Timmi: To answer the first question, yes, I think that it does. Delany explains this probably better than I could: “Science fictional discourse,” he wrote back in 1975, vis-à-vis the sf novel’s important differences from the modern and postmodern literary novel, “redistributes the fictive attention between character and landscape (i.e., between subject and object) in a manner different from mundane fiction… To work within this reorganized fictive frame gives us, first of all, a basically better matrix in which to deal with the recomplications of modern ‘sign’ language. And I can think of no better place than science fiction in which to avoid ‘certain conventions of fiction’ that make so much fiction such a political disaster.”
Let me expand on this a bit by citing a clear example of this “redistribution of fiction attention”, viz., a story by Alan de Niro titled “Skinny Dipping in the Lake of the Dead” (which appears in de Niro’s short fiction collection of the same name, published a few months ago by Small Beer Press). I remember that as I was reading the opening pages of the story, I became conscious that my keen interest in the story’s world, which the narrative reveals one tantalizing detail at a time, was driving me forward, rather than engagement with the ordinary geeky adolescent who’s the viewpoint character or interest in the plot. That is to say, my curiosity and pleasure in discovering the logic and parameters of the story’s world and mentally constructing it one image at a time was far keener than my interest in the more ordinary aspects of the character’s thoughts and feelings. This is not a complaint about characterization, but a recognition that first, as with many good sf stories, the characters of this story, being of a piece with their world, cannot be fully appreciated outside the context of the landscape of that world—outside its matrix of “signs,” as Delany calls them, meaning its social relations and politics and technology and economics and so on; and that second, the construction of an unfamiliar landscape or “matrix” is a deeply pleasurable aspect of reading good sf. Which is to say, science fiction stories place the objective register of the text on a par with its subjective register (i.e., the interiorized individuality of its characters).
Thus, writing science fiction, I can refuse the distorted image of the human as an almost entirely self-determined, self-sufficient individual for whom the world is a mere backdrop, an image that has resulted from the pernicious myth of individualism pervading US culture and is nearly de rigueur for Realist fiction, and I can insist, through my own fiction, that human beings can’t be meaningfully extracted from the complicated matrix that constitutes the reality in which they live. I do this by creating new matrices, or depicting changes in the matrix (which is always shifting and changing, regardless of whether anyone notices that it is). My matrices typically include economic conditions, ethical and moral values, social relations and mores, as well as concepts, patterns of language, aesthetic principles, and indeed, anything at all that occurs to me to take into account. Science fiction not only allows but even demands it! And that’s something that’s almost impossible to do when writing “Realist” fiction. Science fiction is not only open to any question, issue, or idea that one can think of, but also gives one permission to carry one’s speculations beyond the limits of what is likely or even possible. Plausibility means something entirely different for realist fiction than it does for science fiction.

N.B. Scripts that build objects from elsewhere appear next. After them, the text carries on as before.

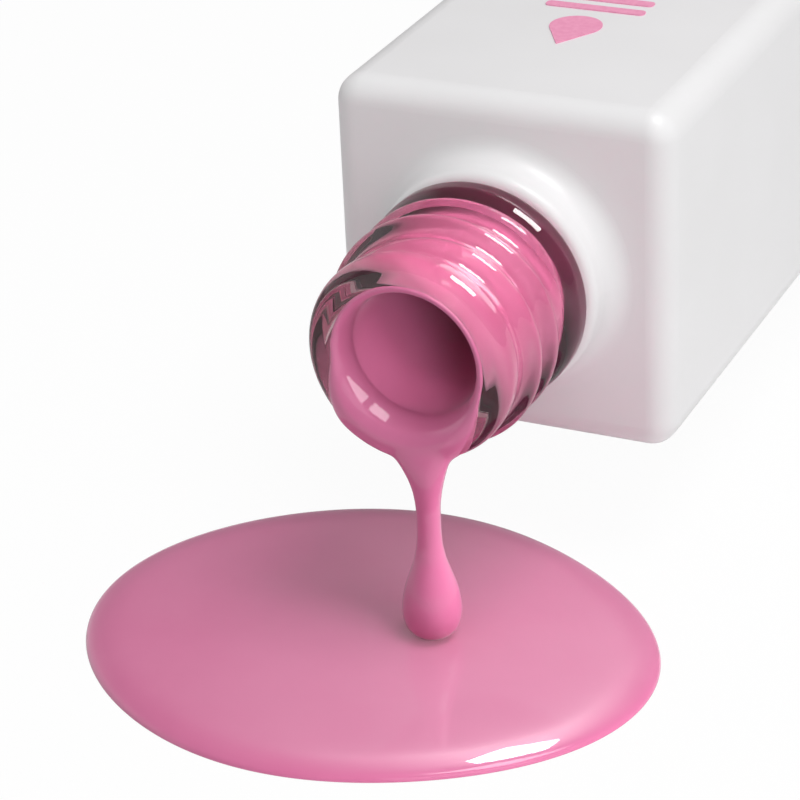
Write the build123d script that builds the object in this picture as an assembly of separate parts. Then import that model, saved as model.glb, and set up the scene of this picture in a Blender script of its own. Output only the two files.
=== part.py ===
"""Square nail polish bottle, tipped level and pouring, with its cap and brush drawn straight out.

The bottle is drawn standing on its base, with its axis along Z, and lay() then turns it over:
in the finished part the base faces +Y, the mouth faces -Y and +Z is up.
The origin is the centre of the flat base.  All sizes are in millimetres.
"""
from build123d import *
import math
import os

# ---- driving dimensions -------------------------------------------------------------
# Glass body
WIDTH = 23.0            # square section, over the lacquer
BODY_LENGTH = 46.0      # base to shoulder
LONG_EDGE_R = 1.9
END_EDGE_R = 1.7
GLASS_WALL = 2.2
GLASS_BASE = 5.0
SHOULDER_WALL = 3.0
CAVITY_EDGE_R = 2.5
CAVITY_END_R = 2.0
LACQUER = 0.15          # sprayed coat

# Boss between the shoulder and the neck
BOSS_R = 7.6
BOSS_HEIGHT = 2.9
BOSS_ROOT_R = 1.4
BOSS_RIM_R = 0.7

# Neck, of the 15 mm screw finish
NECK_HEIGHT = 14.5      # shoulder to lip
NECK_R = 6.55
BORE_R = 4.5
LIP_R = 6.73
LIP_HEIGHT = 1.7
LIP_OUTER_ROUND = 0.9
LIP_INNER_ROUND = 0.8
COLLAR_R = 7.36
COLLAR_LOW = 3.1        # from the shoulder
COLLAR_HEIGHT = 2.45
COLLAR_ROUND = 1.1

# Screw thread on the neck and in the cap
PITCH = 2.6
THREAD_R = 7.3
THREAD_ROOT_WIDTH = 1.5
THREAD_CREST_WIDTH = 0.6
THREAD_START = 5.85     # from the shoulder, middle of the ridge
THREAD_START_TURN = 20.0
THREAD_TURNS = 2.2
THREAD_BITE = 0.15      # how far a ridge is rooted in its wall

# Label and printed mark
LABEL_R = 8.0
LABEL_THICK = 0.3
PRINT_THICK = 0.08
PRINT_FROM_SHOULDER = 13.5
PRINT_SIZE = 7.0
PRINT_POINT_ANGLE = 30.0  # where the sides of the point leave the round of the drop
PRINT_BARS = (0.5, 0.75)  # below the middle of the drop, as a share of the print's size

# Polish
POLISH_LEVEL = -2.9     # height of the free surface inside, from the axis
POOL_BOTTOM = -19.4
POOL_THICK = 0.7
POOL_HALF_WIDTH = 18.5
POOL_HALF_DEPTH = 15.6
POOL_X = -2.9
POOL_Y = -61.3
POOL_TURN = -2.6
POOL_EDGE_R = 0.55
STREAM_X = 1.05
STREAM_THIN_R = 0.86
STREAM_TOP_R = 2.6
BULB_R = 2.12
BULB_FOOT_R = 1.17      # where the bulb meets the pool
BULB_WIDEST = 1.9       # heights above the pool
BULB_TOP = 5.6
STREAM_THINNEST = 8.1
BULB_TOP_R = 1.08
TONGUE_THICK = 0.9      # polish standing in front of the lip
TONGUE_ROUND = 0.72
TONGUE_OVERHANG = 0.2   # beyond the lip
TONGUE_TOP = -3.4

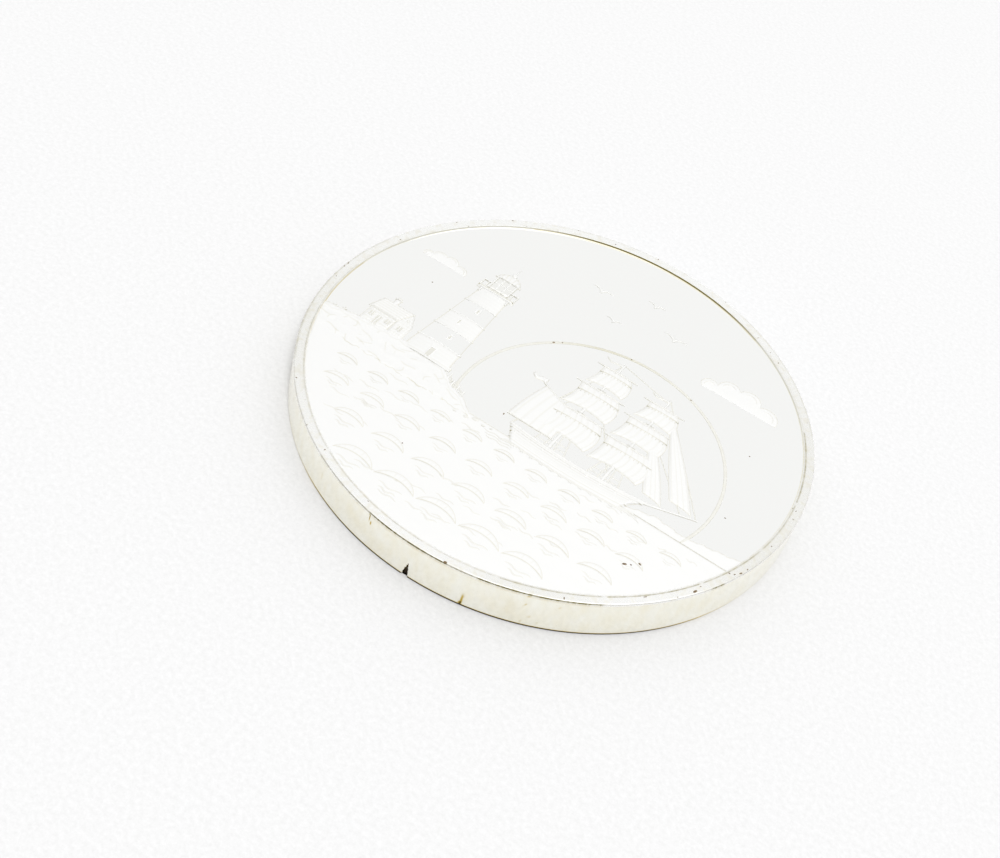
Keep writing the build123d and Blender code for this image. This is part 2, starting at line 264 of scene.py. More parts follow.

Your second question is a tough one. I think the relationship between oppositional fiction, SF, and innovative fiction is fluid. A lot of SF is neither oppositional nor innovative; and obviously a work does not need to be SF to be oppositional and innovative. Nor is innovative work necessarily oppositional, or oppositional work necessarily innovative. In producing innovative work, the writer is forced to balance between the Scylla of unintelligibility that results when the reader is unable to make meaning out of unfamiliar concepts or points of reference and the Charybdis of triteness that characterizes utter transparency of meaning. (For an interesting discussion of this, see Rob Halpern’s “Committing the Fault (Notes Towards a Faulty Narrative Practice),” which can be found in Biting the Error: Writers Explore Narrative, ed Burger, Glück, Roy, and Scott, Coach House Books, 2004.) In producing oppositional work, the writer is forced to balance between the Scylla of a clarity that will strike ideological opponents as irksomely didactic and the Charybdis of being subtle to the point of obscurity—while also having to negotiate the difficulties of necessarily speaking one’s opposition in the language and terms of the very things one is opposing. Innovative or oppositional science fiction shares these same problems, but in my view generously provide opportunities for circumventing them. Because science fictional discourse values the objective register as much as it does the subjective, readers are primed from the first sentence to try to figure out what’s going on in the text. That is to say, the lack of determined (dare I say dogmatic?) naiveté of the devotee of Realist fiction. And I suppose that is why, when a work of SF is either innovative, oppositional, or both, it feels right to me that it is, precisely because the emphasis on the objective register invites innovation and provides marvelous opportunities for instigating critical thinking. Since I distrust attempts to make hard and fast definitions of SF (which are usually used to exclude work that one contingent or another finds an affront to own identifications), I would say simply that SF is fiction that places a high value on the objective register and is in conversation with other texts of fiction called SF.